Voter survey identifies issues for state election candidates to address
Citizens in Carbon County and at locations across Utah feel optimistic about the state's future.
However, the results of recently conducted research indicates Utahns remain concerned about several key issues.
In January, Utah Foundation conducted a professional, scientific poll to identify the top 10 issues currently of primary concern to voters statewide.
The scientific research poll is part of the non-partisan public policy research or-ganization's Utah Priorities project.
The foundation launched the statewide project in January to identify the public's top concerns and ensure that voters are well-informed regarding the 2004 election candidates' positions on the crucial issues facing the state, according to the independent organization.

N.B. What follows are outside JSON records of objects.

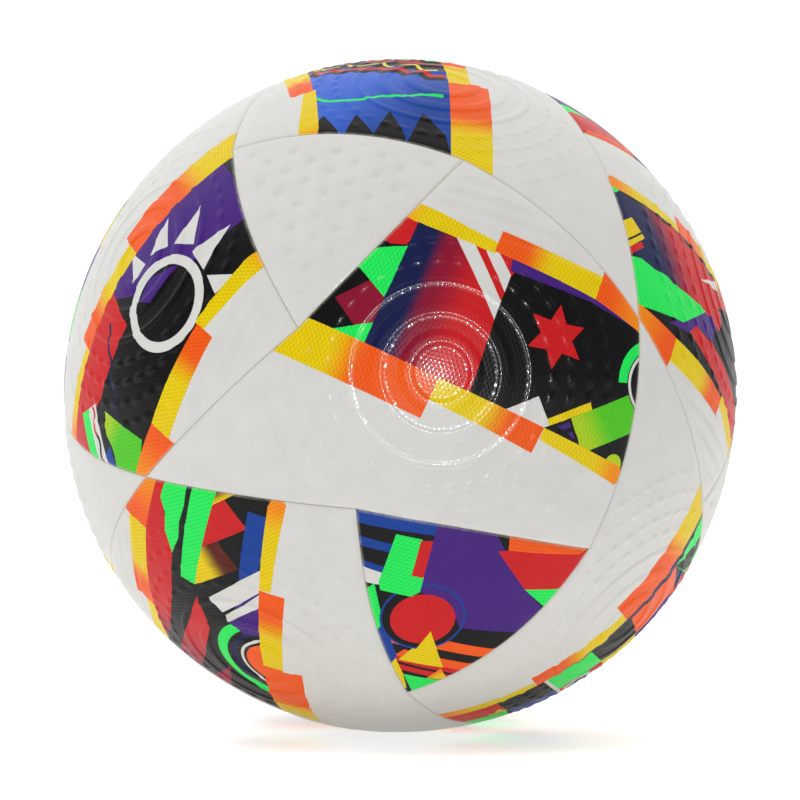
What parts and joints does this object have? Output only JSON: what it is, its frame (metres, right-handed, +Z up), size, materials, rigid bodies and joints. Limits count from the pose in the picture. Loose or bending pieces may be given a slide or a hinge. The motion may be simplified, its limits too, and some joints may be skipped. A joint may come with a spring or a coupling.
{
  "type": "football",
  "caption": "Hollow match ball of foam-backed panels bonded edge to edge over a fabric carcass and a bladder, with a needle valve whose plug pulls out.",
  "frame": {"origin": "centre of the ball", "axes": "+Z up as the ball lies, -Y towards the front, where a large printed panel faces the viewer"},
  "size_m": [0.22, 0.22, 0.22],
  "materials": {
    "panel_skin": "textured polyurethane, satin gloss, printed with coloured bands",
    "foam_pad": "closed-cell foam",
    "hot_melt_film": "translucent adhesive film",
    "carcass_fabric": "rubberised polyester weave",
    "winding_thread": "wound nylon thread set in latex",
    "bladder_rubber": "matt butyl rubber",
    "valve_rubber": "moulded rubber, satin",
    "plug_rubber": "moulded rubber, oiled"
  },
  "bodies": {
    "ball": {"large_panel_01": "panel_skin", "large_panel_02": "panel_skin", "large_panel_03": "panel_skin", "large_panel_04": "panel_skin", "large_panel_05": "panel_skin", "large_panel_06": "panel_skin", "large_panel_07": "panel_skin", "large_panel_08": "panel_skin", "large_panel_09": "panel_skin", "large_panel_10": "panel_skin", "large_panel_11": "panel_skin", "large_panel_12": "panel_skin", "small_panel_1": "panel_skin", "small_panel_2": "panel_skin", "small_panel_3": "panel_skin", "small_panel_4": "panel_skin", "small_panel_5": "panel_skin", "small_panel_6": "panel_skin", "small_panel_7": "panel_skin", "small_panel_8": "panel_skin", "large_foam_01": "foam_pad", "large_foam_02": "foam_pad", "large_foam_03": "foam_pad", "large_foam_04": "foam_pad", "large_foam_05": "foam_pad", "large_foam_06": "foam_pad", "large_foam_07": "foam_pad", "large_foam_08": "foam_pad", "large_foam_09": "foam_pad", "large_foam_10": "foam_pad", "large_foam_11": "foam_pad", "large_foam_12": "foam_pad", "small_foam_1": "foam_pad", "small_foam_2": "foam_pad", "small_foam_3": "foam_pad", "small_foam_4": "foam_pad", "small_foam_5": "foam_pad", "small_foam_6": "foam_pad", "small_foam_7": "foam_pad", "small_foam_8": "foam_pad", "carcass_gore_01": "carcass_fabric", "carcass_gore_02": "carcass_fabric", "carcass_gore_03": "carcass_fabric", "carcass_gore_04": "carcass_fabric", "carcass_gore_05": "carcass_fabric", "carcass_gore_06": "carcass_fabric", "carcass_gore_07": "carcass_fabric", "carcass_gore_08": "carcass_fabric", "carcass_gore_09": "carcass_fabric", "carcass_gore_10": "carcass_fabric", "carcass_gore_11": "carcass_fabric", "carcass_gore_12": "carcass_fabric", "bonding_film": "hot_melt_film", "thread_winding": "winding_thread", "bladder": "bladder_rubber", "valve_housing": "valve_rubber"},
    "plug": {"valve_plug": "plug_rubber"}
  },
  "joints": [
    {"name": "plug_pull", "type": "slide", "parent": "ball", "child": "plug", "axis": [-0.1507, 0.8177, 0.5555], "range_m": [0, 0.022]}
  ]
}
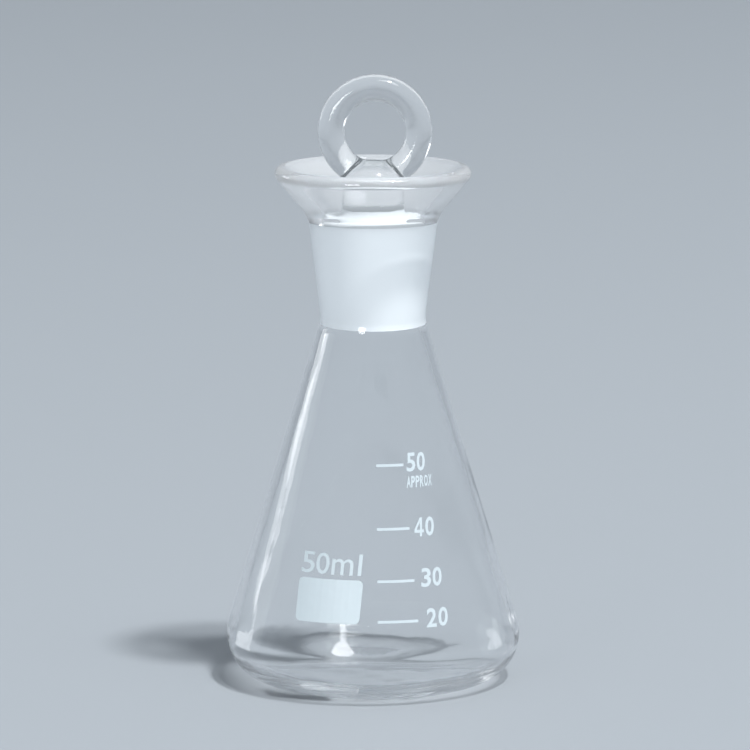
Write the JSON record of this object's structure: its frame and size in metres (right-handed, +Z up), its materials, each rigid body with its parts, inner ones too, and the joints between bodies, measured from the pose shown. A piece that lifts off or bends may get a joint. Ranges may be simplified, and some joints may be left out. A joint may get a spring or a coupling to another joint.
{
  "type": "iodine flask",
  "caption": "Small conical glass flask with a ground glass neck and a flared sealing cup, closed by a ground stopper with a ring handle; white scale marks and a writing patch on the cone.",
  "frame": {"origin": "middle of the base, on the surface that the flask stands on", "axes": "+Z up along the flask's axis, -Y towards the side with the scale marks, +X to the right of someone who reads them"},
  "size_m": [0.051, 0.051, 0.1055],
  "materials": {
    "flask_glass": "clear and fire polished, with the socket's inner wall ground to a white frost",
    "stopper_glass": "clear pressed glass, with the plug's side ground to a white frost",
    "white_enamel": "white vitreous enamel, fired on, satin"
  },
  "bodies": {
    "flask": {"flask_body": "flask_glass", "writing_patch": "white_enamel", "capacity_digit_5": "white_enamel", "capacity_digit_0": "white_enamel", "capacity_letter_m": "white_enamel", "capacity_letter_l": "white_enamel", "line_50": "white_enamel", "line_40": "white_enamel", "line_30": "white_enamel", "line_20": "white_enamel", "numeral_50_tens": "white_enamel", "numeral_50_units": "white_enamel", "numeral_40_tens": "white_enamel", "numeral_40_units": "white_enamel", "numeral_30_tens": "white_enamel", "numeral_30_units": "white_enamel", "numeral_20_tens": "white_enamel", "numeral_20_units": "white_enamel", "note_letter_1": "white_enamel", "note_letter_2": "white_enamel", "note_letter_3": "white_enamel", "note_letter_4": "white_enamel", "note_letter_5": "white_enamel", "note_letter_6": "white_enamel"},
    "stopper": {"stopper": "stopper_glass"}
  },
  "joints": [
    {"name": "stopper_lift", "type": "slide", "parent": "flask", "child": "stopper", "axis": [0, 0, 1], "range_m": [0, 0.04]}
  ]
}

"The priorities project is something that has never been attempted in Utah," pointed out taxpayers foundation director Stephen Kroes.
"As an independent research organization, we are able to bring a unique nonpartisan perspective to the issues and provide ongoing information on how the candidates are addressing them," noted Kroes.
The research results indicated that Utah voters have 10 primary concerns that should be addressed by candidates running for state offices in the 2004 election, especially in the race for governor.
The concerns identified by researchers included the following:
Public education topped the list, with 63 percent of the citizens polled rating the matter as a high priority issue.
When the participants in the survey were asked follow-up questions, 38 percent of the respondents admitted forming opinions about public education through information provided by media outlets.
Another 35 percent of the Utahns polled based opinions on experiences with neighborhood schools.
Utahns are apparently more concerned about teacher quality and pay than class size, pointed out the taxpayers association.
Nearly one-half or 47 percent of the poll respondents rated employment expansion and economic development as top priorities.
Citizens residing in Carbon County and across Utah who participated in the survey identified job creation, the state's pay scales and incentive programs to attract businesses to the state as key concerns.
Water supply and quality ranked third on the list.
Forty-two percent of the Utahns contacted by researchers said water supply and quality were top priority concerns.
Health care ranked fourth, with 39 percent of the state residents polled giving the issue a top priority rating.
Crime and security represented the fifth most pressing concern for Utah voters.
Fifty-eight percent of the survey respondents said the safety of children should be the state's highest priority, while 40 percent ranked identity theft as the most pressing concern, explained the foundation.
Higher education ranked sixth in the statewide issue priority poll.
The ability of graduates to obtain employment and tuition costs tied as the greatest concern, followed by quality of education, funding and enrollment caps, explained the Utah Foundation.
Taxes finished seventh on the list and dealing with growth in Utah ranked as issue number eight.
Sixty-three percent of the respondents classified growth as a good change, while 25 percent felt Utah's expanding population is bad for the state.
Forty-one percent felt the state was growing too fast, while 55 percent said the pace was right.
The majority or 66 percent of the respondents were more concerned about building schools, roads and infrastructure to accommodate an expanding population than attempting to control growth.
In addition, respondents were more concerned about people moving into the state than about Utah's birth rate.
Environment placed ninth on the list.
Thirty percent of the respondents rated air quality as a top priority and 29 percent were concerned with hazardous waste, pointed out the foundation.
Utahns participating in the poll said storage of hazardous waste was the major concern. Transporting the waste to Utah and general environmental issues ranked a close second and third.
Parental rights and the Utah Division of Child and Family Services finished 10th on the list of crucial issues, receiving a top priority rating from 25 percent of the respondents, concluded the independent public policy research organization.